BY, COLIN MCCARTHY, ’13
Many Merrimack graduates will be entering the workforce this upcoming summer. As you look for that perfect job to start your career and get that coveted offer letter, it is important to understand what the company is offering in its entirety.
Oftentimes students compare only the base salaries of different opportunities in their job search. However it is also prudent to consider the benefits packages that companies offer their employees – the cost savings and long-term investment advantages these packages provide may well make up for the difference in salaries between the various positions.
One benefit that is often overlooked is a company’s 401(k), an investment vehicle that allows employees to save for retirement by making contributions directly from their paychecks.
Many companies will match a percentage of the money that you contribute to your 401(k), which gives you an immediate return on your investment and amplifies future gains. A 401(k) also gives you the ability to lower your taxable income because the money is contributed to the account before taxes are applied to your paycheck, which gives more money to individuals in the present.
Additionally, employees who hold their contributions past age 60 can withdraw the money without being taxed. One thing to keep in mind, however, is that contribution limits exist to ensure that Uncle Sam get his fair share of tax revenue from each citizen. Another unique feature is that you have the opportunity to allocate specific percentages of contributions to different investment vehicles.
Companies have traditionally offered mutual funds as the primary investment choices. Mutual funds offer investors immediate diversification by allocating investor money between numerous holdings, and often provide exposure to different asset classes such as stocks and bonds. Now, as young individuals with many years until retirement, soon-to-be-grads should consider the mantra of “take risks when you’re young” when choosing how to allocate their investments.

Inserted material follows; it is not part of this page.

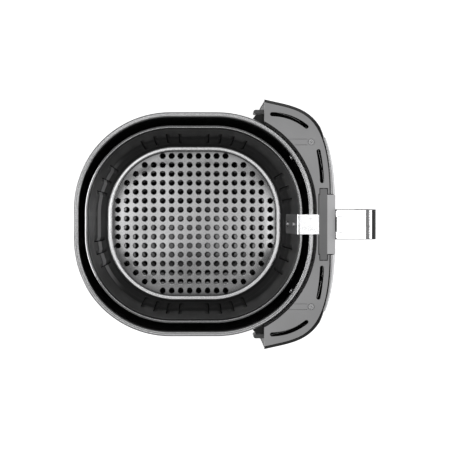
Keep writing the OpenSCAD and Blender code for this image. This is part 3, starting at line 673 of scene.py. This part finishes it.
def make_basket():
    """Basket wall: bead round the floor, drafted wall with a shoulder, louvred vents, rolled rim."""
    outline = Outline()
    vents = sorted((outline.parameter(face, along), side) for face, along, side in vent_places())
    columns = wall_columns(outline, vents)
    levels, outer, inner = basket_levels()
    points = []
    for half_x, half_y, radius, z in levels:
        for u in columns:
            (x, y), n = outline.place(u, half_x, half_y, radius)
            out = pressed_out(outline, vents, u, z)
            points.append((x + n[0] * out, y + n[1] * out, z))
    slots = set()
    for v, _ in vents:
        edge = (v - VENT_W / 2) % outline.length
        slots.add(min(range(len(columns)), key=lambda i: abs(columns[i] - edge)))
    faces = wall_faces(len(levels), len(columns), slots, outer, inner)
    basket = put("basket_wall", mesh_from("basket", points, faces), "basket", sharp=40)

    # Lighter copies of the coating on the bead, the rim and the shoulder are painted highlight; the
    # darker one on the lower inner wall is painted shade
    def finish(centre, normal):
        inward = normal.x * centre.x + normal.y * centre.y < 0
        if centre.z < FLOOR_TOP + BEAD_HIGHLIGHT_TOP:
            return "bead_coating"
        if centre.z > BASKET_Z - 2 * ROLL and not (inward and normal.z < 0.94):
            return "rim_coating"
        if inward and SHOULDER_LOW < centre.z < SHOULDER_HIGH - 1:
            return "shoulder_coating"
        if inward and centre.z < SHOULDER_LOW:
            return "lower_coating"
        return None

    names = ("rim_coating", "shoulder_coating", "lower_coating", "bead_coating")
    paint(basket, names, finish)
    # The shoulder's painted highlight is on the rear wall only: elsewhere painted shade dims it
    shade_points(basket, lambda x, y: 0.1 + 0.9 * smooth((y - 74) / 24))


# ---------------------------------------------------------------- basket floor

FLOOR_LOW, FLOOR_HIGH = (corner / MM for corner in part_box("basket_floor"))
FLOOR_R = 74.0
FLOOR_SKIN = 0.02
# The plate sinks over the first width from its edge; painted shade darkens its colour over the
# second
SINK_WIDTH, PAINTED_SHADE_WIDTH = 20.0, 17.0
HOLE_PITCH, HOLE_R, HOLE_SIDES = 10.0, 2.8, 20
HOLE_ROLL = HOLE_R + 0.75
# Holes in each row, from a long side of the plate to its middle
HOLE_ROWS = (8, 12, 14, 16, 16, 18, 18, 18)
# Rings of points inside the plate's edge, for its curve
EDGE_RINGS = (2.0, 4.0, 6.0, 8.0, 10.5, 13.0, 16.0, 20.0)


def edge_distance(x, y):
    """Distance of a place on the floor plate from its edge."""
    dx = max(0.0, abs(x) - (FLOOR_HIGH.x - FLOOR_R))
    dy = max(0.0, abs(y) - (FLOOR_HIGH.y - FLOOR_R))
    if dx and dy:
        return FLOOR_R - math.hypot(dx, dy)
    return min(FLOOR_HIGH.x - abs(x), FLOOR_HIGH.y - abs(y))


def sink(x, y):
    """How far the floor plate has sunk at a place."""
    t = max(0.0, 1 - edge_distance(x, y) / SINK_WIDTH)
    return FLOOR_SINK * t * t


def hole_centres():
    """Centres of the floor's holes: a square grid in rows on both sides of the middle."""
    return [
        (side * (len(HOLE_ROWS) - i - 0.5) * HOLE_PITCH, (k - (n - 1) / 2) * HOLE_PITCH)
        for i, n in enumerate(HOLE_ROWS)
        for side in (-1, 1)
        for k in range(n)
    ]


def near_hole(x, y, centres, reach):
    return any((x - cx) ** 2 + (y - cy) ** 2 < reach ** 2 for cx, cy in centres)


def floor_plan(centres, circle):
    """Flat triangles between the plate's outline and the holes' rolled edges.

    Returns the points, the triangles, and the numbers of the points on each loop, outline first.
    """
    loops = [[p[:2] for p in rounded_box(FLOOR_HIGH.x, FLOOR_HIGH.y, FLOOR_R, 0)]]
    loops += [[(cx + HOLE_ROLL * c, cy + HOLE_ROLL * s) for c, s in circle] for cx, cy in centres]
    flat, edges, numbers = [], [], []
    for loop in loops:
        first = len(flat)
        flat += loop
        numbers.append(range(first, len(flat)))
        edges += [(first + i, first + (i + 1) % len(loop)) for i in range(len(loop))]
    for inset in EDGE_RINGS:
        ring = shrunk(FLOOR_HIGH.x, FLOOR_HIGH.y, FLOOR_R, inset, 0)
        for x, y, _ in rounded_box(*ring, arc=18, straight=6):
            if not near_hole(x, y, centres, HOLE_ROLL + 0.6):
                flat.append((x, y))
    points, _, faces, origin, _, _ = delaunay_2d_cdt(
        [Vector(p) for p in flat], edges, [], 1, 1e-5
    )
    where = {old: new for new, olds in enumerate(origin) for old in olds}
    plates = []
    for face in faces:
        x = sum(points[i][0] for i in face) / len(face)
        y = sum(points[i][1] for i in face) / len(face)
        if not near_hole(x, y, centres, HOLE_ROLL * 0.96):
            plates.append(face)
    return points, plates, [[where[i] for i in loop] for loop in numbers]


def make_floor():
    """Perforated floor: punched holes with rolled edges in a plate that sinks to its edge."""
    centres = hole_centres()
    turns = [2 * math.pi * i / HOLE_SIDES for i in range(HOLE_SIDES)]
    circle = [(math.cos(a), math.sin(a)) for a in turns]
    points, plates, loops = floor_plan(centres, circle)
    count = len(points)
    top = FLOOR_HIGH.z - FLOOR_SKIN
    thick = FLOOR_HIGH.z - FLOOR_LOW.z - 2 * FLOOR_SKIN
    solid = [(p[0], p[1], top - sink(p[0], p[1])) for p in points]
    solid += [(x, y, z - thick) for x, y, z in solid]
    faces = [tuple(f) for f in plates] + [tuple(i + count for i in reversed(f)) for f in plates]
    border = loops[0]
    for i, a in enumerate(border):
        b = border[(i + 1) % len(border)]
        faces.append((a, a + count, b + count, b))
    # Each hole's wall as (radius, drop below the rolled edge's start)
    section = ((HOLE_R + 0.3, 0.1), (HOLE_R + 0.06, 0.32), (HOLE_R, 0.7), (HOLE_R, thick))
    for (cx, cy), upper in zip(centres, loops[1:]):
        base = solid[upper[0]][2]
        rings = [upper]
        for r, drop in section:
            first = len(solid)
            solid += [(cx + r * c, cy + r * s, base - drop) for c, s in circle]
            rings.append(range(first, first + HOLE_SIDES))
        rings.append([i + count for i in upper])
        for one, two in zip(rings, rings[1:]):
            for i in range(HOLE_SIDES):
                k = (i + 1) % HOLE_SIDES
                faces.append((one[i], one[k], two[k], two[i]))
    mesh = mesh_from("floor", solid, faces)
    plate = put("basket_floor_plate", mesh, "basket_floor", sharp=8, flat=True)
    # Painted shade: the plate's colour darkens towards its edge, to 0.3 at the edge
    shade_points(plate, lambda x, y: 0.3 + 0.7 * smooth(edge_distance(x, y) / PAINTED_SHADE_WIDTH))


# ---------------------------------------------------------------- the rest

# Nodes whose CAD shape is right, with the radius of their rounded edges
BEVELS = {
    "pan_rivets": 0.5,
    "pan_bracket": 0.4,
    "front_frame": 0.25,
    "right_cover": 0.3,
    "left_cover": 0.3,
    "cover_screws": 0.2,
    "side_tabs": 0.6,
    "catch_plate": 0.25,
    "bracket_plate": 0.35,
    "basket_rivets": 0.5,
    "basket_strap": 0.35,
    "handle_base": 0.35,
    "handle_cap": 0.35,
    "handle_core": 0.6,
    "handle_trim": 0.5,
    "grip_back": 0.6,
    "handle_screws": 0.15,
    "release_button": 0.3,
    "latch_lever": 0.3,
    "latch_pin": 0.3,
    "front_shell": 0.0,
    "front_fascia": 0.0,
}
# The polished plate stops this far short of the grip's sides, from the last few mm of its width
TRIM_INSET, TRIM_EDGE = 0.7, 3.0


def narrow_trim(mesh):
    """Draws the polished plate's two sides in, so that the grip shows beside it."""
    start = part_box("handle_trim")[1].x - TRIM_EDGE * MM
    for vertex in mesh.vertices:
        past = abs(vertex.co.x) - start
        if past > 0:
            place = start + past * (1 - TRIM_INSET / TRIM_EDGE)
            vertex.co.x = math.copysign(place, vertex.co.x)


def make_rest():
    """Copies of CAD shapes with rounded edges and a real finish, and the springs as they are."""
    for node, bevel in BEVELS.items():
        mesh = refined(node, bevel)
        if node == "handle_trim":
            narrow_trim(mesh)
        put(node + "_piece", mesh, node, sharp=50, flat=True)
    for node in ("button_spring", "latch_spring"):
        part = frame["nodes"][node]
        part.data.materials.clear()
        part.data.materials.append(MATERIALS[SLOT_OF[node]])


# ---------------------------------------------------------------- studio

LAMP_HEIGHT = 2.3
WHITE = (1, 1, 1, 1)
GLOW, SURROUNDINGS = 0.9, 0.2
CAMERA_PLACE = (0.0203, -0.0065, 1.692)
CAMERA_AIM = (-0.0007, -0.0328, 0.125)
LENS, SENSOR = 119.36, 36


def axes(right, up, back):
    """Turn of an object whose own X, Y and Z lie along three directions."""
    return Matrix([(right[i], up[i], back[i]) for i in range(3)]).to_euler()


def softbox(name, place, aim, width, height, radiance):
    """A soft light, width along X, facing a point. It isn't seen by the camera."""
    light = bpy.data.lights.new(name, "AREA")
    light.shape = "RECTANGLE"
    light.size, light.size_y = width, height
    light.energy = radiance * 4 * width * height
    lamp = bpy.data.objects.new(name, light)
    back = (Vector(place) - Vector(aim)).normalized()
    right = (Vector((1, 0, 0)) - back * back.x).normalized()
    lamp.location = place
    lamp.rotation_euler = axes(right, back.cross(right), back)
    lamp.visible_camera = False
    bpy.context.scene.collection.objects.link(lamp)


def overhead(name, x, y, width, length, radiance):
    """A soft light straight above a place."""
    softbox(name, (x, y, LAMP_HEIGHT), (x, y, 0), width, length, radiance)


def make_studio():
    """White floor, dim surroundings, lights overhead and one beyond each end."""
    bpy.ops.mesh.primitive_plane_add(size=6, location=(0, 0, -0.0005))
    floor = bpy.context.object
    floor.name = "studio_floor"
    s = Shader("studio_floor")
    s.tones(s.noise(6, 2.0), 0.78, 0.8)
    s.set(Roughness=0.9, Emission_Color=WHITE, Emission_Strength=GLOW)
    floor.data.materials.append(s.material)

    world = bpy.data.worlds.new("studio")
    world.use_nodes = True
    world.node_tree.nodes["Background"].inputs["Color"].default_value = WHITE
    world.node_tree.nodes["Background"].inputs["Strength"].default_value = SURROUNDINGS
    bpy.context.scene.world = world

    # Brightest over the rear, then the front, dim over the middle and dark beside them
    overhead("rear_wide", 0, 0.26, 0.24, 0.38, 1.3)
    overhead("rear_core", 0, 0.16, 0.18, 0.16, 4.9)
    overhead("middle_wide", 0, 0.01, 0.24, 0.12, 0.4)
    overhead("front_wide", 0, -0.16, 0.24, 0.22, 0.8)
    overhead("front_core", 0, -0.15, 0.18, 0.18, 2.2)
    overhead("front_far", 0, -0.52, 0.26, 0.46, 1.9)
    overhead("overhead_right", 0.4, 0.08, 0.26, 0.9, 0.9)
    overhead("overhead_left", -0.42, 0.08, 0.24, 0.9, 0.35)
    softbox("rear_light", (0, 1.4, 0.45), (0, 0, 0.1), 1.6, 0.8, 3.0)
    softbox("front_light", (0, -1.35, 0.6), (0, 0, 0.1), 1.6, 0.9, 1.4)


def make_camera():
    """Straight down from 1.7 m, with the handle to the right and +X up in the frame."""
    data = bpy.data.cameras.new("camera")
    data.sensor_width = SENSOR
    data.lens = LENS
    camera = bpy.data.objects.new("camera", data)
    camera.location = CAMERA_PLACE
    back = (camera.location - Vector(CAMERA_AIM)).normalized()
    right = Vector((1, 0, 0)).cross(back).normalized()
    camera.rotation_euler = axes(right, back.cross(right), back)
    bpy.context.scene.collection.objects.link(camera)
    bpy.context.scene.camera = camera


make_camera()
make_studio()
make_pan()
make_basket()
make_floor()
make_rest()
bpy.context.scene.view_settings.view_transform = "Standard"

The risk-tolerant investor can look for aggressive growth or high yielding mutual funds as they tend to offer higher return (with more risk). Even if the market heads south, graduates just entering the workforce will generally have between 30 to 40 years to make that money back.
If you are more risk-averse, on the other hand, conservative strategies can help protect your investment from a sharp market correction downward. And there are several “conservative” strategies that still offer attractive returns with lower risk by implementing sophisticated diversification techniques such as international exposure and hedging through derivatives (financial instruments which derive their value from the changes in value of other financial instruments such as stocks and bonds). 401(k) plans are of great value to employees as they offer an attractive way to save for retirement without the hassle of handling it themselves.
It is important to understand all the benefits that a company is offering before you decide on a position, as the benefits a company offers can more than make up the lower base salary.